-- STATED TASK --
Of the lines listed below, return exactly those that run from the line containing "scene.py. More parts follow." through the line containing "return shape", both included.

-- DATA FOR THE TASK --
────────────────────
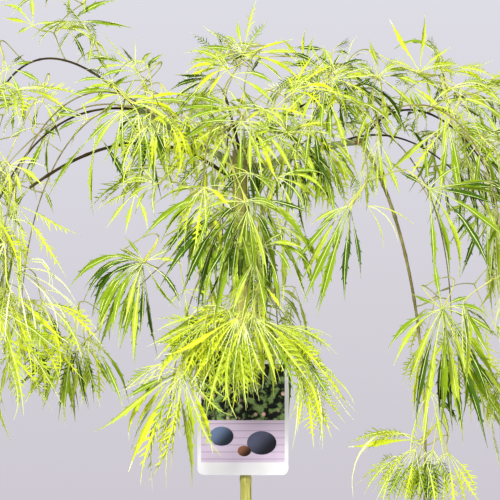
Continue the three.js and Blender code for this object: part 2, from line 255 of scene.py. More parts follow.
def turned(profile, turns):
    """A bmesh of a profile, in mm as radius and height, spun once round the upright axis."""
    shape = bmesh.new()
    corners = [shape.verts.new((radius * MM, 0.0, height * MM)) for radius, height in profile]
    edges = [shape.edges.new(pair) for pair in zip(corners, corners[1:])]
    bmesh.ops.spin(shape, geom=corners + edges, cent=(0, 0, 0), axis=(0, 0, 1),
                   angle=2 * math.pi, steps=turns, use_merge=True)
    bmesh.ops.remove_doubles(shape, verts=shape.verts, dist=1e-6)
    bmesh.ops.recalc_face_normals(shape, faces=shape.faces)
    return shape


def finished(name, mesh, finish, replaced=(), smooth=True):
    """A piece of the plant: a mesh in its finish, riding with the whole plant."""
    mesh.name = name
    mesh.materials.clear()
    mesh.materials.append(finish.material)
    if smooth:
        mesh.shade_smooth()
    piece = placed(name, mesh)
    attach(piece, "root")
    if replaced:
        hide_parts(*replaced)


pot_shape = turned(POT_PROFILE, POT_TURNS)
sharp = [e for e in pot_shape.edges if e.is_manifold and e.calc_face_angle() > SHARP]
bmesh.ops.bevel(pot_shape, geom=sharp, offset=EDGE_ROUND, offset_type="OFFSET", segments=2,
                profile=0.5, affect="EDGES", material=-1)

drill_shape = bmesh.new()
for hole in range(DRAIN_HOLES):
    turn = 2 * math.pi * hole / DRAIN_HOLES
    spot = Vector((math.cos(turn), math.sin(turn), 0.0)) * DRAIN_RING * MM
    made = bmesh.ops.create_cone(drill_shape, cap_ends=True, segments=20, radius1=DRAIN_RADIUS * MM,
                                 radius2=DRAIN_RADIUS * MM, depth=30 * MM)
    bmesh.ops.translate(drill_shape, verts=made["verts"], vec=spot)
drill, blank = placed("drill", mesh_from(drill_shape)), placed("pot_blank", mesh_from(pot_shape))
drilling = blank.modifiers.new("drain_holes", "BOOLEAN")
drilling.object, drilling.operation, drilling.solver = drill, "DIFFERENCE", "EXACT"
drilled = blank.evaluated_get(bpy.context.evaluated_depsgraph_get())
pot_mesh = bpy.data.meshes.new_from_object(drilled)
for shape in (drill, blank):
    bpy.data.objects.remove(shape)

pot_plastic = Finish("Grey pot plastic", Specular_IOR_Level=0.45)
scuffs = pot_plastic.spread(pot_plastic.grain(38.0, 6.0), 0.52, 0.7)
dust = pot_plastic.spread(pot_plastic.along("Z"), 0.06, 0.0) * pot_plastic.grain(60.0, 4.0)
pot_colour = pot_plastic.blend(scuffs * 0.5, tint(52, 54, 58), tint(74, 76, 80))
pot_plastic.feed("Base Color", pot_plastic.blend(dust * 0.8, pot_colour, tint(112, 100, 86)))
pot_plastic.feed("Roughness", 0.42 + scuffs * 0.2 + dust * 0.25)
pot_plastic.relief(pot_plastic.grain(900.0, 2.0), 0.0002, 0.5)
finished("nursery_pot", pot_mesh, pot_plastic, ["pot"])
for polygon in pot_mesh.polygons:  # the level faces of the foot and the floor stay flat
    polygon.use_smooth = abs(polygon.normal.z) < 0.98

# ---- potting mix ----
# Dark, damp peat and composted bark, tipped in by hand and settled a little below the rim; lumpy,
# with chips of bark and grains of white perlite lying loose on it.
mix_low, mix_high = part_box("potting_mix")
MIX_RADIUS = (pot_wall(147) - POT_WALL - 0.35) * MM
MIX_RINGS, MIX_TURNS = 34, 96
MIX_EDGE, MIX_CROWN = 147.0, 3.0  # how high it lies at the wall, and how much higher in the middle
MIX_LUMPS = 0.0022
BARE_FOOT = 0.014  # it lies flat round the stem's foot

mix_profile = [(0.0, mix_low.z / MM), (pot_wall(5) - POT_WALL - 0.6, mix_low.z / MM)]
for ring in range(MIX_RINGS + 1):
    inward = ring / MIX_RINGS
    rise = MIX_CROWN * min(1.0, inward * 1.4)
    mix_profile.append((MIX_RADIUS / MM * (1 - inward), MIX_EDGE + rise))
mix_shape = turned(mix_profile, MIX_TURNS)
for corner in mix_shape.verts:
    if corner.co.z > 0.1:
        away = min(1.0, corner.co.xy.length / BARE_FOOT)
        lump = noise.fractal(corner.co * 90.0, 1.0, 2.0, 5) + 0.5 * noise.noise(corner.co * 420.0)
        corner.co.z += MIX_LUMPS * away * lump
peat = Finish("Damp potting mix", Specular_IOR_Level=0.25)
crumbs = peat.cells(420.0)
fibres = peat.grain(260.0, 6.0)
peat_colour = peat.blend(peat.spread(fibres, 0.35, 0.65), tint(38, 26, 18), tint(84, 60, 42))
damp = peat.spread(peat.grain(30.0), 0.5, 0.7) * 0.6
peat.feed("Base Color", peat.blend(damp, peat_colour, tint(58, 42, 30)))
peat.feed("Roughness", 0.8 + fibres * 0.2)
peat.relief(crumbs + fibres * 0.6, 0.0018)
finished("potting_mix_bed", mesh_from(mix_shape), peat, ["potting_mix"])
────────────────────
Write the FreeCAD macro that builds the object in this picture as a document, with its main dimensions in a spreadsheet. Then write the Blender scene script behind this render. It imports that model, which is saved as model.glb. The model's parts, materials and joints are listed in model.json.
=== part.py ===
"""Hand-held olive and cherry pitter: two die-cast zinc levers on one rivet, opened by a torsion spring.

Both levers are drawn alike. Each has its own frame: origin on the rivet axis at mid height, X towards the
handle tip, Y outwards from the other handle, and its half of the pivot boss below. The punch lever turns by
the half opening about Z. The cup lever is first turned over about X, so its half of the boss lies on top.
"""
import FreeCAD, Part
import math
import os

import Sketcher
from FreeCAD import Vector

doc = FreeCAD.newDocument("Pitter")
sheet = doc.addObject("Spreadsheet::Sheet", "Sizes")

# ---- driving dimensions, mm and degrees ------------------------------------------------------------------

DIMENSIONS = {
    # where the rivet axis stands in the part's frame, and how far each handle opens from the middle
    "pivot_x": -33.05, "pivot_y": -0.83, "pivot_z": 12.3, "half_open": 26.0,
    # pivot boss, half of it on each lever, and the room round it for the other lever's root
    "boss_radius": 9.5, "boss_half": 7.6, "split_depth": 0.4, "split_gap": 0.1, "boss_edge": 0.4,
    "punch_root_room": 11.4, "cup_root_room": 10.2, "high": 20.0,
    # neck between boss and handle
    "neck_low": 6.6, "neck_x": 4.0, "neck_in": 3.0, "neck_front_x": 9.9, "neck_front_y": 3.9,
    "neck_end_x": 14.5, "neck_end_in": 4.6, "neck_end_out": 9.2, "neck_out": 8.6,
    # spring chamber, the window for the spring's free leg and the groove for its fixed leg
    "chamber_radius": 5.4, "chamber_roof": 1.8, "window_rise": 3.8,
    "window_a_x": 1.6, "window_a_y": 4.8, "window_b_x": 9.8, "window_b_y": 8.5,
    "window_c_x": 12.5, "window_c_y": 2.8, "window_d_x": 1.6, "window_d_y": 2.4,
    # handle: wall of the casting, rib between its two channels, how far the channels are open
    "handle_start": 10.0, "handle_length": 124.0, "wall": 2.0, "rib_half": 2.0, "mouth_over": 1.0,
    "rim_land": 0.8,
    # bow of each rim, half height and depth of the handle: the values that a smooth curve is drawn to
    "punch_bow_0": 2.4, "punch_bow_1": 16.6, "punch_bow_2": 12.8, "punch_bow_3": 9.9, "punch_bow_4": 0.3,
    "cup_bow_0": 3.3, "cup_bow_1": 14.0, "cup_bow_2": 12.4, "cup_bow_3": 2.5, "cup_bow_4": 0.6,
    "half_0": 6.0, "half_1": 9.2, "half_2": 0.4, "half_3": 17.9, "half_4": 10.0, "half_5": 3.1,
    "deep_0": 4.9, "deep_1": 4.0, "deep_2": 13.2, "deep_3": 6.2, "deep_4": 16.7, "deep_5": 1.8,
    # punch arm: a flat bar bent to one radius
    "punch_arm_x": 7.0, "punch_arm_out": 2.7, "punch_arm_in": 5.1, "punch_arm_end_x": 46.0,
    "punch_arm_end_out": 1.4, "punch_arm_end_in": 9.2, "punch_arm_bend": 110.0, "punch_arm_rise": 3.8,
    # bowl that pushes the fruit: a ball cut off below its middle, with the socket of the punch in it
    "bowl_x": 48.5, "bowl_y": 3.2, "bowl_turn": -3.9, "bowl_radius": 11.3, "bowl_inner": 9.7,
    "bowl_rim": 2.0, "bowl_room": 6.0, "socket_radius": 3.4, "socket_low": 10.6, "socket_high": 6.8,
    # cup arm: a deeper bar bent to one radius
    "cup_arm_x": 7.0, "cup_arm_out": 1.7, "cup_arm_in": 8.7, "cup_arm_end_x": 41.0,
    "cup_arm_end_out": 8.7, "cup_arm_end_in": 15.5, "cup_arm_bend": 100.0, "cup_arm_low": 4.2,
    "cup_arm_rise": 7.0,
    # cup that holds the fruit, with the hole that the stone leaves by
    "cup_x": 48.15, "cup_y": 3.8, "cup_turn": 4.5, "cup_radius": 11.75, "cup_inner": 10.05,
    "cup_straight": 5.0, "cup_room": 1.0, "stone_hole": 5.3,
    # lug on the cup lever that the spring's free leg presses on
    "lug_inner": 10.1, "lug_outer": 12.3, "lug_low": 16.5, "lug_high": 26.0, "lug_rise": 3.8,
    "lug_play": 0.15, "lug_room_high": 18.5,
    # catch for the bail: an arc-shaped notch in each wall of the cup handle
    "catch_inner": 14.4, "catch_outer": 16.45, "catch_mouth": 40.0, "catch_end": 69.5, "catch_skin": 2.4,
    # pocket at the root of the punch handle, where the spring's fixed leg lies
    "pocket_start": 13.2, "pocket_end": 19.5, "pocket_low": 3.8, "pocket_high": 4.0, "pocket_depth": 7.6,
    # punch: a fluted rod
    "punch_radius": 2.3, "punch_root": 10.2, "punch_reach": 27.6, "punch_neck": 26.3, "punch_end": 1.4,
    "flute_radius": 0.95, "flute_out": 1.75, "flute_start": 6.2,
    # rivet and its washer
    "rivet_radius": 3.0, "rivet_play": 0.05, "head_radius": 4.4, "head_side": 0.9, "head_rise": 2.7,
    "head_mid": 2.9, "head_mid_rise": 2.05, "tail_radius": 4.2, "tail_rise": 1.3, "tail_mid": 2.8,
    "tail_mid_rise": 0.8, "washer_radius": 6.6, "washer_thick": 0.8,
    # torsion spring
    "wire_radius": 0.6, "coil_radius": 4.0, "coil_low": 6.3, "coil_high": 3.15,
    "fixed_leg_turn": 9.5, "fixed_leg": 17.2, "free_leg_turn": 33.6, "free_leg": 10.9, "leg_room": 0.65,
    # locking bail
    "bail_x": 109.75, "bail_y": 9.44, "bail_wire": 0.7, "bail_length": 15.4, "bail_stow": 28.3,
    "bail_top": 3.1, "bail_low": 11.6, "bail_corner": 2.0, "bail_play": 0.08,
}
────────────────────
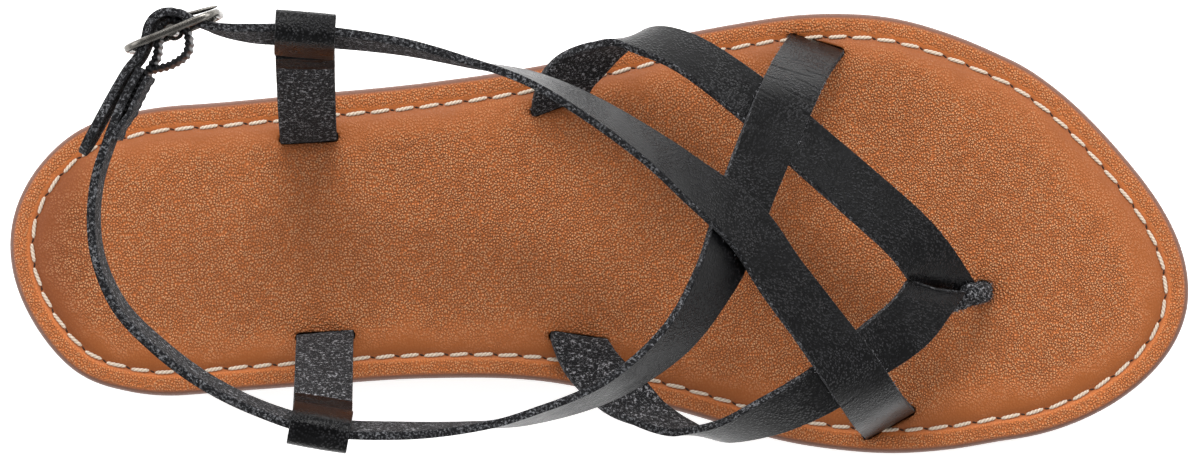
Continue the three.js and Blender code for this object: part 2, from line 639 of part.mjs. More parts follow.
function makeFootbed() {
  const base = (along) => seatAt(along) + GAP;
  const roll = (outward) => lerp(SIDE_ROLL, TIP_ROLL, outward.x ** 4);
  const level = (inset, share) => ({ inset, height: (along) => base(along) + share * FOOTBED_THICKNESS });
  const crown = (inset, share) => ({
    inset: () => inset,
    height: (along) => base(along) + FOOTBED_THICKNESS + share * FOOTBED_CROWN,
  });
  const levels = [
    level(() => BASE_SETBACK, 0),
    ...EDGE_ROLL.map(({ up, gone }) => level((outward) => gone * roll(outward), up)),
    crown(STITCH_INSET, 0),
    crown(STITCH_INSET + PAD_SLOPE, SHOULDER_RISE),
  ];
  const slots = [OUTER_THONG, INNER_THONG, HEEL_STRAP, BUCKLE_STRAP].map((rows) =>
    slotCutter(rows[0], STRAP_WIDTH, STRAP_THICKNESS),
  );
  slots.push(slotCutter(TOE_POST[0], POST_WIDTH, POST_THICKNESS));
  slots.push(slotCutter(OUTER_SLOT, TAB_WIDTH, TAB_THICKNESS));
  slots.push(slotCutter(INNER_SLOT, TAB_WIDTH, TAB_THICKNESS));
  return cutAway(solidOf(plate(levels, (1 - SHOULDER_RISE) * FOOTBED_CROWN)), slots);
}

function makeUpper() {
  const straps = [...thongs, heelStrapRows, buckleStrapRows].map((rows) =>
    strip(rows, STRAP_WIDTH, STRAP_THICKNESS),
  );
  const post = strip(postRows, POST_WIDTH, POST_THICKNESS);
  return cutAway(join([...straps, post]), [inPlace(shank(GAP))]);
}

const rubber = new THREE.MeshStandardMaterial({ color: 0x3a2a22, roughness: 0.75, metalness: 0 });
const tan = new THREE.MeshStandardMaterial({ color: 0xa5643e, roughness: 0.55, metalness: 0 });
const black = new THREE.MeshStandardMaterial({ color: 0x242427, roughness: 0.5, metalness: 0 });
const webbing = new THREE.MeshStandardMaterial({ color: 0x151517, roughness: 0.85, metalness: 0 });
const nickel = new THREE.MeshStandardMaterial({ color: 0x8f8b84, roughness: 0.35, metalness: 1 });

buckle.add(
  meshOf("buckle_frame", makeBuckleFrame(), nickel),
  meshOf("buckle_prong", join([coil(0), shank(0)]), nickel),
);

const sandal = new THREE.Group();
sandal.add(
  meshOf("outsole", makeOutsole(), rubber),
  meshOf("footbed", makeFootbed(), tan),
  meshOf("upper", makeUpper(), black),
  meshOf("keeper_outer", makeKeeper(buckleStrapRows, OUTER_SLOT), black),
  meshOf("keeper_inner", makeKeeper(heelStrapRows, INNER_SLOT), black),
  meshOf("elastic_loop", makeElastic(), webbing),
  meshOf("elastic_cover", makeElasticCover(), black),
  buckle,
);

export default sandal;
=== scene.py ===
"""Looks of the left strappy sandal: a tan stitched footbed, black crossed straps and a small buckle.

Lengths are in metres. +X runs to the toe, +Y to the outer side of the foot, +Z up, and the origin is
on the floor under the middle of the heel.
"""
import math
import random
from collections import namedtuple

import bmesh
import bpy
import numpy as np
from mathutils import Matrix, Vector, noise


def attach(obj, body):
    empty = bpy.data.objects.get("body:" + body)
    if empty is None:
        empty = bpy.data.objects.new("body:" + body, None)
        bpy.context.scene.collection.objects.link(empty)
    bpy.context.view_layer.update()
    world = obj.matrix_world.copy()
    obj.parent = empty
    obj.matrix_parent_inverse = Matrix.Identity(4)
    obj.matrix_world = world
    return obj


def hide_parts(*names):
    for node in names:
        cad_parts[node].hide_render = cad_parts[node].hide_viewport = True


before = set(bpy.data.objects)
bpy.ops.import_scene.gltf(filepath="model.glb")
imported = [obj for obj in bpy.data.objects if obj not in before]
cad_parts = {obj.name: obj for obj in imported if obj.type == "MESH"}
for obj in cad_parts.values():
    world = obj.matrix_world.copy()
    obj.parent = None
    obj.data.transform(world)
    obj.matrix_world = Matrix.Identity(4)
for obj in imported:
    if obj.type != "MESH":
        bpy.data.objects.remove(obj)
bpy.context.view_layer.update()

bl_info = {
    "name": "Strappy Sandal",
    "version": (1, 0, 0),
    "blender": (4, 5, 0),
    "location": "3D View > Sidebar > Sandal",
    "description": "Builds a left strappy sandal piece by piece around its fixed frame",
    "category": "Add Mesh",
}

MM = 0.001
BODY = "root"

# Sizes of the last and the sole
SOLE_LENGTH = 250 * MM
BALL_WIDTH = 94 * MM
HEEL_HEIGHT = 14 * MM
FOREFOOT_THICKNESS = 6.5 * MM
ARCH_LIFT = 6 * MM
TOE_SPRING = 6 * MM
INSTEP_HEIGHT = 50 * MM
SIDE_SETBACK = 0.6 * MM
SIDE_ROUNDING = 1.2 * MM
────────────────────
-- RESPONSE TO THE EXERCISE --
Continue the three.js and Blender code for this object: part 2, from line 255 of scene.py. More parts follow.
def turned(profile, turns):
    """A bmesh of a profile, in mm as radius and height, spun once round the upright axis."""
    shape = bmesh.new()
    corners = [shape.verts.new((radius * MM, 0.0, height * MM)) for radius, height in profile]
    edges = [shape.edges.new(pair) for pair in zip(corners, corners[1:])]
    bmesh.ops.spin(shape, geom=corners + edges, cent=(0, 0, 0), axis=(0, 0, 1),
                   angle=2 * math.pi, steps=turns, use_merge=True)
    bmesh.ops.remove_doubles(shape, verts=shape.verts, dist=1e-6)
    bmesh.ops.recalc_face_normals(shape, faces=shape.faces)
    return shape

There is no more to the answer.